I came back, frankly, because of how humbled I was by the first workshop. It can be a challenge to get good feedback on your preaching. My church was generally encouraged by my teaching, I wasn’t getting negative emails (all that often, at least), and the church was growing. I had found a rhythm and maybe allowed a little pride to take root.

But when you’re forced to present material to sharp, Bible-loving brother pastors, weaknesses in preparation and presentation are exposed. Last year’s workshop was humbling for me. It showed that I had not arrived; that there’s always room for progress.

3. We shared six instructional sessions together, some on convictions required for biblical exposition and others on tools we need to go about the work. Which instruction was your favorite and how do you believe it will help your preaching?

My favorite instructional section was on structure. It helped me to see that I move too quickly through texts. Instead of pausing to see how the structure of the text clues us into the author’s emphasis, my tendency is to isolate a few insights from the text, then jump quickly into crafting the sermon. Instead, this section reminded me that the text itself tells you how it’s to be preached by careful attention to the details of its structure.

4. You spent six hours in a small group of men working on texts together. Tell us about one particularly “aha” moment you had together. I know this might take some work to recall and walk us through, but our church loves hearing of these moments.

The men in my group had a great time encouraging one another under the guidance of Abe Stratton, our group leader.
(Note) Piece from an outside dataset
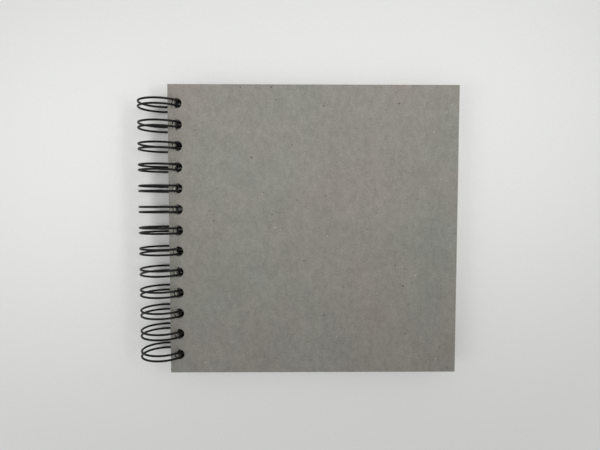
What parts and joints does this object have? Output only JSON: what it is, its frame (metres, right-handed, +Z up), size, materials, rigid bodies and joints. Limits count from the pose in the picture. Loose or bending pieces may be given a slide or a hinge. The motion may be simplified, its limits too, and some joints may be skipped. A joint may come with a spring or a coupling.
{
  "type": "twin-loop wire-bound sketchbook",
  "caption": "Square sketchbook with plain grey board covers and heavy drawing leaves, punched along one side and bound by a black twin-loop wire; covers and leaves turn on the loops.",
  "frame": {"origin": "middle of the footprint, at the height of the loops' lowest points, which is the surface that the book lies on", "axes": "+X from the wire binding to the fore edge, +Y along the binding to the head of the book, +Z up through the front cover"},
  "size_m": [0.1944, 0.175, 0.0274],
  "materials": {
    "greyboard": "matt, fine fibre mottle with dark and light flecks",
    "drawing_paper": "matt, slightly toothed, off-white",
    "black_wire": "satin black nylon coating on steel wire"
  },
  "bodies": {
    "back_cover_and_wire": {"back_cover": "greyboard", "twin_loop_wire": "black_wire"},
    "leaf_24": {"leaf_24": "drawing_paper"},
    "leaf_23": {"leaf_23": "drawing_paper"},
    "leaf_22": {"leaf_22": "drawing_paper"},
    "leaf_21": {"leaf_21": "drawing_paper"},
    "leaf_20": {"leaf_20": "drawing_paper"},
    "leaf_19": {"leaf_19": "drawing_paper"},
    "leaf_18": {"leaf_18": "drawing_paper"},
    "leaf_17": {"leaf_17": "drawing_paper"},
    "leaf_16": {"leaf_16": "drawing_paper"},
    "leaf_15": {"leaf_15": "drawing_paper"},
    "leaf_14": {"leaf_14": "drawing_paper"},
    "leaf_13": {"leaf_13": "drawing_paper"},
    "leaf_12": {"leaf_12": "drawing_paper"},
    "leaf_11": {"leaf_11": "drawing_paper"},
    "leaf_10": {"leaf_10": "drawing_paper"},
    "leaf_09": {"leaf_09": "drawing_paper"},
    "leaf_08": {"leaf_08": "drawing_paper"},
    "leaf_07": {"leaf_07": "drawing_paper"},
    "leaf_06": {"leaf_06": "drawing_paper"},
    "leaf_05": {"leaf_05": "drawing_paper"},
    "leaf_04": {"leaf_04": "drawing_paper"},
    "leaf_03": {"leaf_03": "drawing_paper"},
    "leaf_02": {"leaf_02": "drawing_paper"},
    "leaf_01": {"leaf_01": "drawing_paper"},
    "front_cover": {"front_cover": "greyboard"}
  },
  "joints": [
    {"name": "leaf_24_turn", "type": "hinge", "parent": "back_cover_and_wire", "child": "leaf_24", "pos_m": [-0.08351, 0, 0.01368], "axis": [0, -1, 0], "range_deg": [0, 180]},
    {"name": "leaf_23_turn", "type": "hinge", "parent": "leaf_24", "child": "leaf_23", "pos_m": [-0.08351, 0, 0.01368], "axis": [0, -1, 0], "range_deg": [0, 180]},
    {"name": "leaf_22_turn", "type": "hinge", "parent": "leaf_23", "child": "leaf_22", "pos_m": [-0.08351, 0, 0.01368], "axis": [0, -1, 0], "range_deg": [0, 180]},
    {"name": "leaf_21_turn", "type": "hinge", "parent": "leaf_22", "child": "leaf_21", "pos_m": [-0.08351, 0, 0.01368], "axis": [0, -1, 0], "range_deg": [0, 180]},
    {"name": "leaf_20_turn", "type": "hinge", "parent": "leaf_21", "child": "leaf_20", "pos_m": [-0.08351, 0, 0.01368], "axis": [0, -1, 0], "range_deg": [0, 180]},
    {"name": "leaf_19_turn", "type": "hinge", "parent": "leaf_20", "child": "leaf_19", "pos_m": [-0.08351, 0, 0.01368], "axis": [0, -1, 0], "range_deg": [0, 180]},
    {"name": "leaf_18_turn", "type": "hinge", "parent": "leaf_19", "child": "leaf_18", "pos_m": [-0.08351, 0, 0.01368], "axis": [0, -1, 0], "range_deg": [0, 180]},
    {"name": "leaf_17_turn", "type": "hinge", "parent": "leaf_18", "child": "leaf_17", "pos_m": [-0.08351, 0, 0.01368], "axis": [0, -1, 0], "range_deg": [0, 180]},
    {"name": "leaf_16_turn", "type": "hinge", "parent": "leaf_17", "child": "leaf_16", "pos_m": [-0.08351, 0, 0.01368], "axis": [0, -1, 0], "range_deg": [0, 180]},
    {"name": "leaf_15_turn", "type": "hinge", "parent": "leaf_16", "child": "leaf_15", "pos_m": [-0.08351, 0, 0.01368], "axis": [0, -1, 0], "range_deg": [0, 180]},
    {"name": "leaf_14_turn", "type": "hinge", "parent": "leaf_15", "child": "leaf_14", "pos_m": [-0.08351, 0, 0.01368], "axis": [0, -1, 0], "range_deg": [0, 180]},
    {"name": "leaf_13_turn", "type": "hinge", "parent": "leaf_14", "child": "leaf_13", "pos_m": [-0.08351, 0, 0.01368], "axis": [0, -1, 0], "range_deg": [0, 180]},
    {"name": "leaf_12_turn", "type": "hinge", "parent": "leaf_13", "child": "leaf_12", "pos_m": [-0.08351, 0, 0.01368], "axis": [0, -1, 0], "range_deg": [0, 180]},
    {"name": "leaf_11_turn", "type": "hinge", "parent": "leaf_12", "child": "leaf_11", "pos_m": [-0.08351, 0, 0.01368], "axis": [0, -1, 0], "range_deg": [0, 180]},
    {"name": "leaf_10_turn", "type": "hinge", "parent": "leaf_11", "child": "leaf_10", "pos_m": [-0.08351, 0, 0.01368], "axis": [0, -1, 0], "range_deg": [0, 180]},
    {"name": "leaf_09_turn", "type": "hinge", "parent": "leaf_10", "child": "leaf_09", "pos_m": [-0.08351, 0, 0.01368], "axis": [0, -1, 0], "range_deg": [0, 180]},
    {"name": "leaf_08_turn", "type": "hinge", "parent": "leaf_09", "child": "leaf_08", "pos_m": [-0.08351, 0, 0.01368], "axis": [0, -1, 0], "range_deg": [0, 180]},
    {"name": "leaf_07_turn", "type": "hinge", "parent": "leaf_08", "child": "leaf_07", "pos_m": [-0.08351, 0, 0.01368], "axis": [0, -1, 0], "range_deg": [0, 180]},
    {"name": "leaf_06_turn", "type": "hinge", "parent": "leaf_07", "child": "leaf_06", "pos_m": [-0.08351, 0, 0.01368], "axis": [0, -1, 0], "range_deg": [0, 180]},
    {"name": "leaf_05_turn", "type": "hinge", "parent": "leaf_06", "child": "leaf_05", "pos_m": [-0.08351, 0, 0.01368], "axis": [0, -1, 0], "range_deg": [0, 180]},
    {"name": "leaf_04_turn", "type": "hinge", "parent": "leaf_05", "child": "leaf_04", "pos_m": [-0.08351, 0, 0.01368], "axis": [0, -1, 0], "range_deg": [0, 180]},
    {"name": "leaf_03_turn", "type": "hinge", "parent": "leaf_04", "child": "leaf_03", "pos_m": [-0.08351, 0, 0.01368], "axis": [0, -1, 0], "range_deg": [0, 180]},
    {"name": "leaf_02_turn", "type": "hinge", "parent": "leaf_03", "child": "leaf_02", "pos_m": [-0.08351, 0, 0.01368], "axis": [0, -1, 0], "range_deg": [0, 180]},
    {"name": "leaf_01_turn", "type": "hinge", "parent": "leaf_02", "child": "leaf_01", "pos_m": [-0.08351, 0, 0.01368], "axis": [0, -1, 0], "range_deg": [0, 180]},
    {"name": "front_cover_turn", "type": "hinge", "parent": "leaf_01", "child": "front_cover", "pos_m": [-0.08351, 0, 0.01368], "axis": [0, -1, 0], "range_deg": [0, 180]}
  ]
}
I was assigned Revelation 2:1-7, the Lord Jesus’ warning to the church at Ephesus. There Jesus commands the church to repent and return to “the love they had at first.” My sermon emphasized the promise at the end of the passage; the “conqueror” would “eat of the tree of life in the paradise of God.” What my group helped me to see was, though gloriously true, this promise is the not the primary word Jesus had for Ephesus. Jesus’ primary exhortation was, “repent!” My work came from the passage, but the main point of the sermon was not in complete alignment with the emphasis of the passage. This was such a helpful “aha” moment. There’s a main sermon point derived from a passage, and then there’s a main sermon point consistent with the main point of a passage. This distinction, though seemingly slight, is the difference between preaching that’s just informed by the Bible versus preaching truly rooted in the Bible. I’m thankful for the men who helped me to see this.

5. Our goal at these workshops isn’t perfection but progress. How did this year’s workshop help you make progress in your Word work?

It reminded me of my need to slow down in study. I can be presumptuous with familiar passages, assuming I already know what the author is saying and how I will preach it. Rather than slowing down to give careful, sustained attention to the text, I fly through my exegesis to get into crafting the sermon. This is a guaranteed path into biblically-informed, not biblically-rooted teaching.

6. How can we pray for you and your church?

We want to be like Heritage when we grow up! Heritage has a long legacy of sending plants, pastors, and sharing resources all while remaining faithful; we want that culture here!